**Instruction**:
Only the lines starting at the one that contains "obj.parent = None" and running to the end should be repeated, exactly as written.
>> begin Supplied information
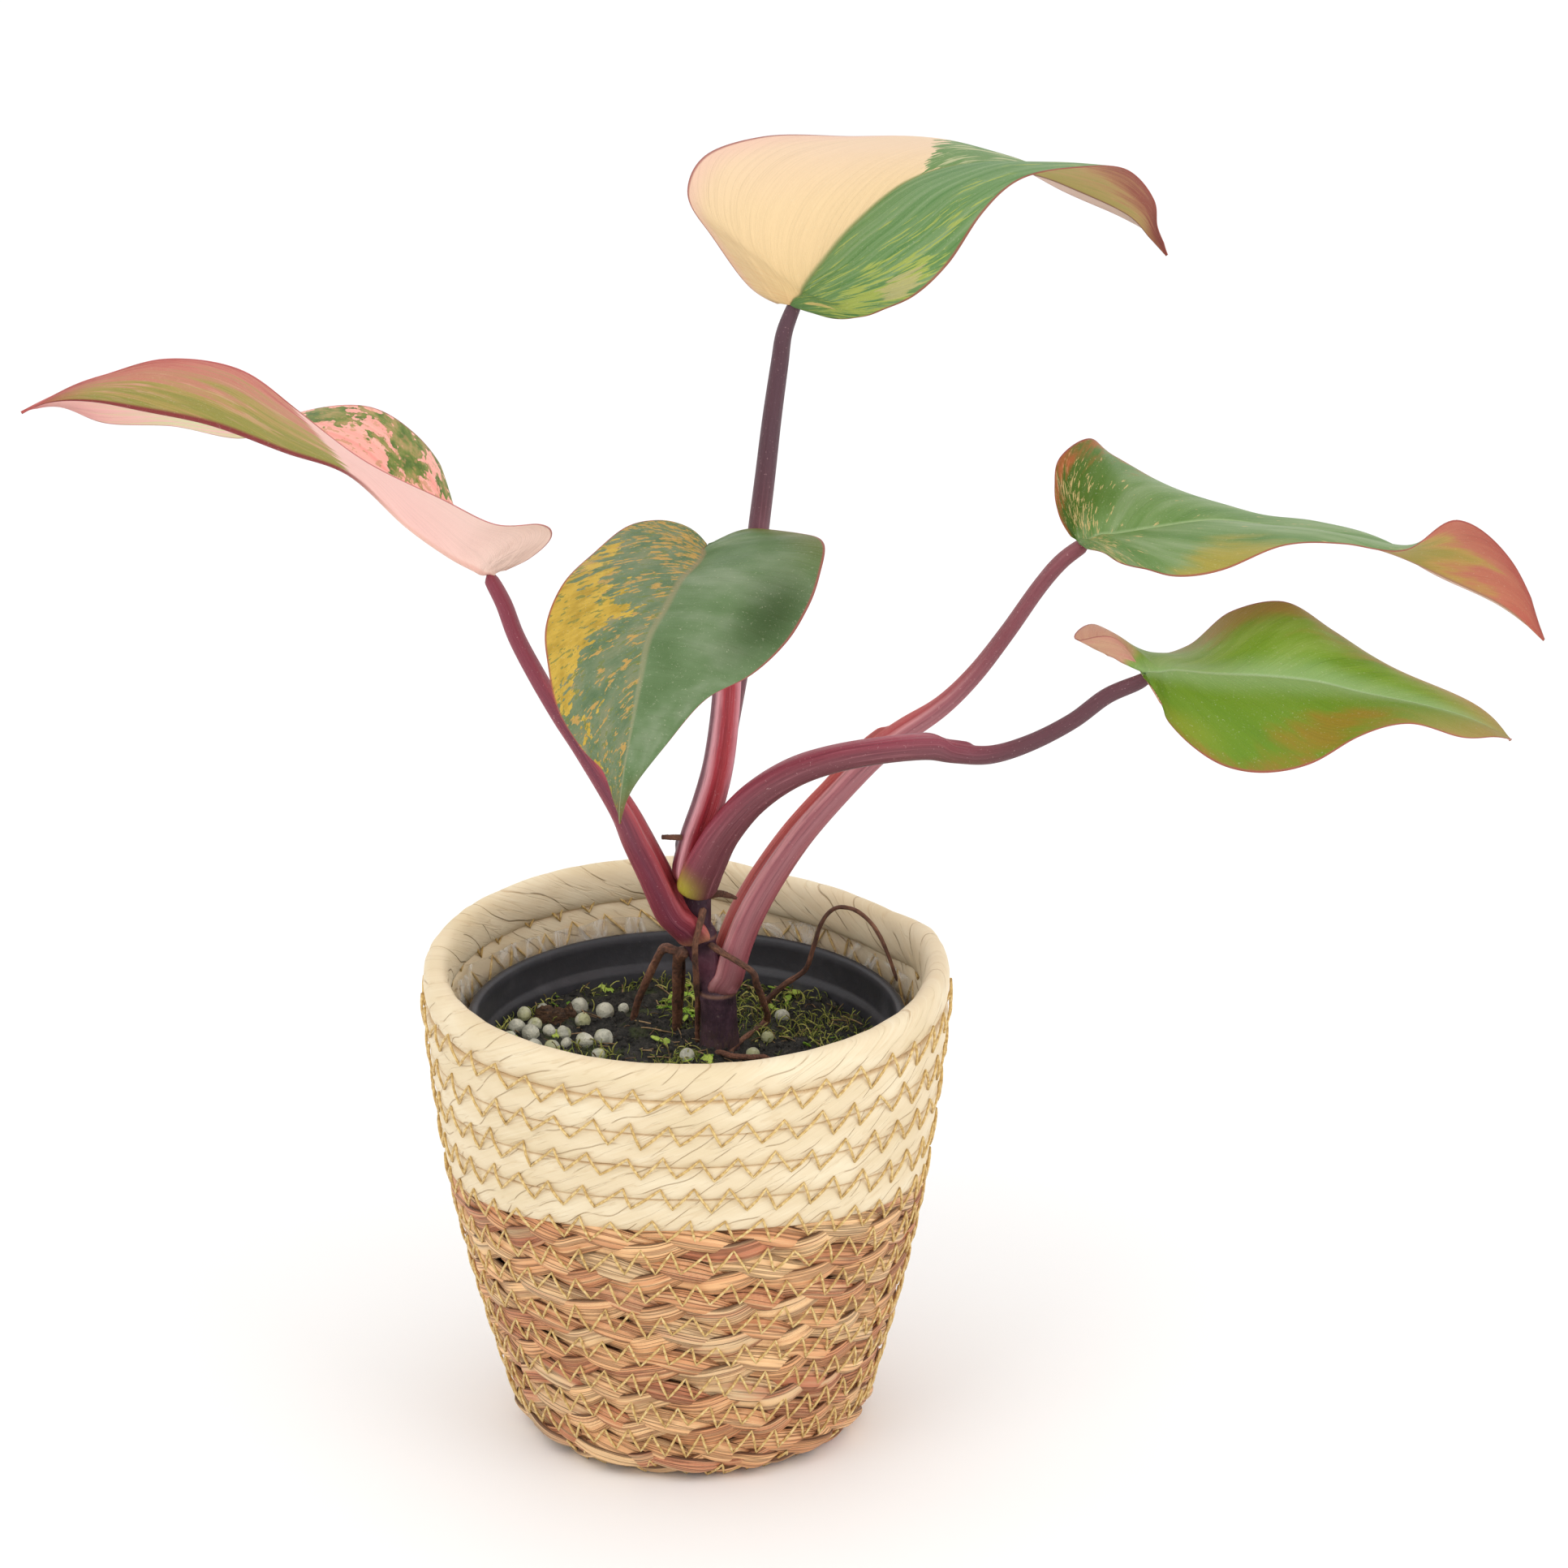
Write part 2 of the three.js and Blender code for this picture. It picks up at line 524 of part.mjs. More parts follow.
function innerRadius(z) {
  return along(INNER_RADII, z);
}

// Lower basket: flat coiled base and the plaited seagrass coils
const seagrassTop = BAND_HEIGHT - SEAT_GAP / 2;
addPiece('basket_seagrass_coils', coiled([
  { r: 0, z: 0 },
  { r: FOOT_RADIUS, z: 0 },
  ...coilOutline(3, seagrassTop, SEAGRASS_ROWS),
  { r: along(BASKET_RADII, seagrassTop) - ROW_GROOVE, z: seagrassTop },
  { r: innerRadius(seagrassTop), z: seagrassTop },
  { r: innerRadius(40), z: 40 },
  { r: innerRadius(BASKET_FLOOR), z: BASKET_FLOOR },
  { r: 0, z: BASKET_FLOOR },
], SEAGRASS_LOBE, PLAIT_LOBES), 'seagrass');

// Upper basket: the cream coils with their rounded rim
const creamFoot = BAND_HEIGHT + SEAT_GAP / 2;
const rimInner = innerRadius(RIM_HEIGHT - 4);
addPiece('basket_cream_coils', coiled([
  { r: innerRadius(creamFoot), z: creamFoot },
  ...coilOutline(creamFoot, RIM_HEIGHT - 1, CREAM_ROWS),
  { r: along(BASKET_RADII, RIM_HEIGHT) - 3, z: RIM_HEIGHT },
  { r: rimInner + 1, z: RIM_HEIGHT - 1 },
  { r: rimInner, z: RIM_HEIGHT - 4 },
  { r: innerRadius(104), z: 104 },
], CREAM_LOBE, PLAIT_LOBES), 'palm');

// Film liner against the inside of the basket, open at the top
const filmFoot = BASKET_FLOOR + SEAT_GAP;
const filmRadius = (z) => innerRadius(z) - SEAT_GAP - 0.2;
const filmHeights = [filmFoot, ...INNER_HEIGHTS.slice(1, -1), FILM_TOP];
addPiece('film_liner', turned([
  [0, filmFoot],
  ...filmHeights.map((z) => [filmRadius(z), z]),
  ...filmHeights.slice(1).reverse().map((z) => [filmRadius(z) - FILM_THICKNESS, z]),
  [filmRadius(filmFoot) - FILM_THICKNESS, filmFoot + FILM_THICKNESS],
  [0, filmFoot + FILM_THICKNESS],
], FILM_SEGMENTS, (r, z, angle) => onAxis(r, 0, angle).setZ(coilHeight(z, angle))), 'film');

// Nursery pot: thin tapered wall, stepped collar and rolled lip
const potFoot = filmFoot + FILM_THICKNESS + SEAT_GAP;
const potTop = potFoot + POT_HEIGHT;
const collar = potTop - POT_RIM_DEPTH;
addPiece('nursery_pot', turned([
  [0, potFoot],
  [POT_FOOT_RADIUS - 1, potFoot],
  [POT_FOOT_RADIUS, potFoot + 1.5],
  [POT_BODY_RADIUS, collar - 0.6],
  [POT_RIM_RADIUS - 0.8, collar],
  [POT_RIM_RADIUS, potTop - 0.8],
  [POT_RIM_RADIUS - 0.8, potTop],
  [POT_RIM_RADIUS - POT_LIP_WIDTH + 0.6, potTop],
  [POT_RIM_RADIUS - POT_LIP_WIDTH, potTop - 0.8],
  [POT_RIM_RADIUS - POT_LIP_WIDTH, collar + 2.6],
  [POT_BODY_RADIUS - POT_WALL, collar + 1.6],
  [POT_FOOT_RADIUS - POT_WALL, potFoot + POT_WALL + 0.4],
  [0, potFoot + POT_WALL + 0.4],
], POT_SEGMENTS, onAxis), 'black_plastic');

// Stem, petioles, blades and roots, each cut clear of what it grows from
const solids = {};
const swollen = {};

function addLimb(name, shape, sides, steps, neighbours, finish) {
  const body = solid(limb(shape, sides, steps));
  solids[name] = trimmed(body, neighbours.map((neighbour) => swollen[neighbour]));
  swollen[name] = solid(limb(shape, sides, steps, SEAT_GAP));
  addPiece(name, geometryFrom(solids[name]), finish);
}

addLimb('stem', STEM, STEM_SIDES, STEM_STEPS, [], 'stem_skin');

Object.entries(BLADES).forEach(([name, rows]) => {
  swollen[`leaf_${name}`] = solid(blade(rows, SEAT_GAP));
  addPiece(`leaf_${name}`, blade(rows), BLADE_FINISHES[name]);
});

const attachments = {
  right_lower: [],
  front: ['right_lower'],
  top: ['front', 'right_lower'],
  left: ['front', 'right_lower'],
  right_upper: ['right_lower'],
};
Object.entries(attachments).forEach(([name, others]) => {
  const shape = petioleToBlade(name);
  const neighbours = ['stem', `leaf_${name}`, ...others.map((other) => `petiole_${other}`)];
  addLimb(`petiole_${name}`, shape, PETIOLE_SIDES, shape.path.length + 1, neighbours, shape.finish);
});

const earlier = ['stem', ...Object.keys(attachments).map((name) => `petiole_${name}`)];
Object.entries(ROOTS).forEach(([name, shape]) => {
  addLimb(name, shape, ROOT_SIDES, shape.path.length + 2, earlier, 'dry_root');
  earlier.push(name);
});

// Potting soil: fills the pot, with an uneven top, sunk granules and plain holes for what stands in it
function soilRelief(x, y) {
  return SOIL_RELIEF * (Math.sin(0.19 * x + 0.7) * Math.cos(0.16 * y) + 0.6 * Math.sin(0.33 * x - 0.29 * y));
}

const soilFoot = potFoot + POT_WALL + 0.4 + SEAT_GAP;
const soilFootRadius = POT_FOOT_RADIUS - POT_WALL - SEAT_GAP - 0.4;
const soilRadius = POT_BODY_RADIUS - POT_WALL - SEAT_GAP - 1.6;
const soilRings = [1, 0.8, 0.6, 0.4, 0.2];
let soil = solid(turned([
  [0, soilFoot],
  [soilFootRadius, soilFoot],
  ...soilRings.map((share) => [soilRadius * share, SOIL_LEVEL]),
  [0, SOIL_LEVEL],
], SOIL_SEGMENTS, (r, z, angle) => {
  const point = onAxis(r, z, angle);
  return z === SOIL_LEVEL ? point.setZ(z + soilRelief(point.x, point.y)) : point;
}));

function lump(x, y, radius, squash, turn) {
  const geometry = new THREE.IcosahedronGeometry(1, 0);
  const corners = [];
  const places = new Map();
  const position = geometry.getAttribute('position');
  const index = Array.from({ length: position.count }, (_, i) => {
    const corner = new THREE.Vector3().fromBufferAttribute(position, i);
    const key = corner.toArray().map((value) => value.toFixed(3)).join();
    if (!places.has(key)) places.set(key, corners.push(corner) - 1);
    return places.get(key);
  });
  const rise = SOIL_LEVEL + soilRelief(x, y) + radius * squash * 0.35;
  corners.forEach((corner) => {
    corner.applyAxisAngle(new THREE.Vector3(0, 0, 1), turn);
    corner.set(x + corner.x * radius, y + corner.y * radius, rise + corner.z * radius * squash);
  });
  const faces = Array.from({ length: index.length / 3 }, (_, i) => index.slice(3 * i, 3 * i + 3));
  return solid(geometryOf(corners, faces));
}

const draw = seeded(7);
const hidden = Array.from({ length: HIDDEN_GRANULES }, () => {
  const angle = -0.15 * Math.PI - draw() * 0.7 * Math.PI;
  const reach = 18 + draw() * 32;
  return [reach * Math.cos(angle), reach * Math.sin(angle)];
});
[...GRANULE_SPOTS, ...hidden].forEach(([x, y]) => {
  soil = soil.add(lump(x, y, GRANULE_RADIUS * (0.85 + 0.3 * draw()), 0.85, draw() * Math.PI));
});
soil = soil.add(lump(...BARK_SPOT, 3.6, 0.5, 0.4));
const standing = ['stem', ...Object.keys(ROOTS)];
addPiece('potting_soil', geometryFrom(trimmed(soil, standing.map((name) => swollen[name]))), 'peat');

export default plant;
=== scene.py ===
import math
from functools import partialmethod

import bpy
import numpy as np
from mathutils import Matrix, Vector, noise


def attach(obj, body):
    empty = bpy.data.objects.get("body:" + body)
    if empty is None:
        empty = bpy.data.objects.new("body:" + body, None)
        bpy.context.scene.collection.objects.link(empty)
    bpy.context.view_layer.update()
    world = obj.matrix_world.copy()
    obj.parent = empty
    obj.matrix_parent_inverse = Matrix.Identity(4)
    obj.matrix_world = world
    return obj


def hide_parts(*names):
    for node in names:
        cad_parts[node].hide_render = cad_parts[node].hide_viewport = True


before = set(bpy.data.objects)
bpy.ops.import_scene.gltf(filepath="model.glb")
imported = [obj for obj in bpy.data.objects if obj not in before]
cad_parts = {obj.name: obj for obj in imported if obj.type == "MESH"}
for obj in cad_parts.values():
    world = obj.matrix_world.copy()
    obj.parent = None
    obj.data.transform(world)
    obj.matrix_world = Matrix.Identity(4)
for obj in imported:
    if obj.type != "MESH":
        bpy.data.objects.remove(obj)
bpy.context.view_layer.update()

# Camera: it looks along +Y and a little down, from as far off as the photograph was taken, with the long
# lens that gives the photograph's frame.
PHOTO_SIDE = 1932
FOCAL_LENGTH_IN_PIXELS = 10066
CAMERA_PITCH = math.radians(21.5)
CAMERA_DISTANCE = 2.2
CAMERA_AIM = Vector((0.0265, 0, 0.186))

camera = bpy.data.objects.new("camera", bpy.data.cameras.new("camera"))
camera.data.sensor_width = 36
camera.data.lens = FOCAL_LENGTH_IN_PIXELS / PHOTO_SIDE * camera.data.sensor_width
camera.location = CAMERA_AIM - CAMERA_DISTANCE * Vector((0, math.cos(CAMERA_PITCH), -math.sin(CAMERA_PITCH)))
camera.rotation_euler = (math.pi / 2 - CAMERA_PITCH, 0, 0)
bpy.context.collection.objects.link(camera)
bpy.context.scene.camera = camera


# Basket, brown band: eight coils plaited from three flat seagrass strands each, a corner coil and the flat
# coiled base. Every coil is sewn to the next one.
MM = 0.001
BASKET_FOOT_RADIUS = 47
BASKET_FLARE = 0.3084
BASKET_FLARE_LOSS = 0.000859
BASKET_FLOOR = 8
BASKET_SHIFT = 1.2
BAND_HEIGHT = 80
BAND_SWAY = 4
RIM_HEIGHT = 135
RIM_TILT = 2.3
SEAGRASS_COILS = 8
SEAGRASS_FOOT = 3
SEAGRASS_PITCH = (BAND_HEIGHT - SEAGRASS_FOOT) / SEAGRASS_COILS
STRANDS = 3
STRAND_DEPTH = 2.9
STRAND_SWING = 3.1
STRAND_HALF_WIDTH = 2.9
STRAND_GAUGE = 1.45
CROSSING_DEPTH = 1.25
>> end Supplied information
**Exercise solution**:
    obj.parent = None
    obj.data.transform(world)
    obj.matrix_world = Matrix.Identity(4)
for obj in imported:
    if obj.type != "MESH":
        bpy.data.objects.remove(obj)
bpy.context.view_layer.update()

# Camera: it looks along +Y and a little down, from as far off as the photograph was taken, with the long
# lens that gives the photograph's frame.
PHOTO_SIDE = 1932
FOCAL_LENGTH_IN_PIXELS = 10066
CAMERA_PITCH = math.radians(21.5)
CAMERA_DISTANCE = 2.2
CAMERA_AIM = Vector((0.0265, 0, 0.186))

camera = bpy.data.objects.new("camera", bpy.data.cameras.new("camera"))
camera.data.sensor_width = 36
camera.data.lens = FOCAL_LENGTH_IN_PIXELS / PHOTO_SIDE * camera.data.sensor_width
camera.location = CAMERA_AIM - CAMERA_DISTANCE * Vector((0, math.cos(CAMERA_PITCH), -math.sin(CAMERA_PITCH)))
camera.rotation_euler = (math.pi / 2 - CAMERA_PITCH, 0, 0)
bpy.context.collection.objects.link(camera)
bpy.context.scene.camera = camera


# Basket, brown band: eight coils plaited from three flat seagrass strands each, a corner coil and the flat
# coiled base. Every coil is sewn to the next one.
MM = 0.001
BASKET_FOOT_RADIUS = 47
BASKET_FLARE = 0.3084
BASKET_FLARE_LOSS = 0.000859
BASKET_FLOOR = 8
BASKET_SHIFT = 1.2
BAND_HEIGHT = 80
BAND_SWAY = 4
RIM_HEIGHT = 135
RIM_TILT = 2.3
SEAGRASS_COILS = 8
SEAGRASS_FOOT = 3
SEAGRASS_PITCH = (BAND_HEIGHT - SEAGRASS_FOOT) / SEAGRASS_COILS
STRANDS = 3
STRAND_DEPTH = 2.9
STRAND_SWING = 3.1
STRAND_HALF_WIDTH = 2.9
STRAND_GAUGE = 1.45
CROSSING_DEPTH = 1.25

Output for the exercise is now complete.